Our Unions, Our Selves is an ethnographic account of U.S. and Japanese activists' collaborative work in the development and maintenance of women-only unions in Japan. Anne Zacharias-Walsh introduces us to the complex details of the tensions, frustrations, sympathies, and discoveries that have [End Page 452] emerged between U.S. activists and Japanese activists in the building of these unions. Women's unions in Japan, which are grassroots workers' organizations, have represented largely part-time and temporary women workers who have mostly been excluded from the financial security of Japanese companies' lifelong employment as well as protection from firm-specific unions. The unions have worked with these women on major employment issues, including the wage gap, sexual harassment, lack of childcare, and forced retirement. In her grassroots exchange project, Zacharias-Walsh asks a question which is not only vital to the Japanese activists but is also of great interest to U.S. activists, scholars, and feminists: "[H]ow do we build effective workers' organizations that operate on feminist principles?" (p. 9). Adhering to the feminist belief in empowerment, Japanese women's unions "seek to empower women to recognize and claim their status as independent selves, with the same rights to self-determination, self-actualization, and full participation in society as their male counterparts" (p. 2). However, Zacharias-Walsh soon found that the Japanese women's exclusive focus on individual empowerment has hampered the major goal of attaining solidarity, which is necessary to make unions solid.

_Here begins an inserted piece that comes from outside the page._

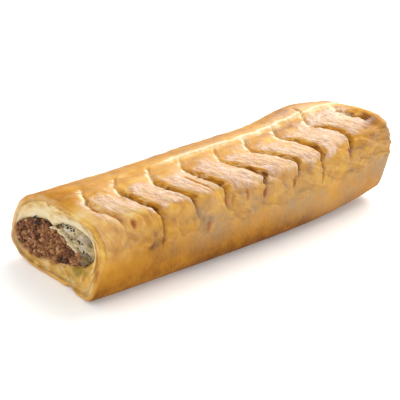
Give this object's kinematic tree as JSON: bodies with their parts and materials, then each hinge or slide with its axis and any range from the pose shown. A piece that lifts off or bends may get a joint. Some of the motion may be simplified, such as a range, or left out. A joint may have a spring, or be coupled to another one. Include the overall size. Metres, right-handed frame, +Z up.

One of the strengths of Our Unions, Our Selves is the author's direct observation of the various types of obstacles facing the unions, regardless of whether they are simple management issues or cultural misunderstandings. Japanese women's unions have a hard time retaining members. Major organizational problems include a lack of human resources and understaffing. Women join the unions in order to seek immediate help, but they also soon leave them once their own grievances are resolved. Because of a chronic shortage of active members, the unions' abilities in the areas of fundraising, membership education, and community outreach have been constrained. With few educational materials, fostering consciousness and solidarity is difficult, which has also contributed to the members' high dropout rate.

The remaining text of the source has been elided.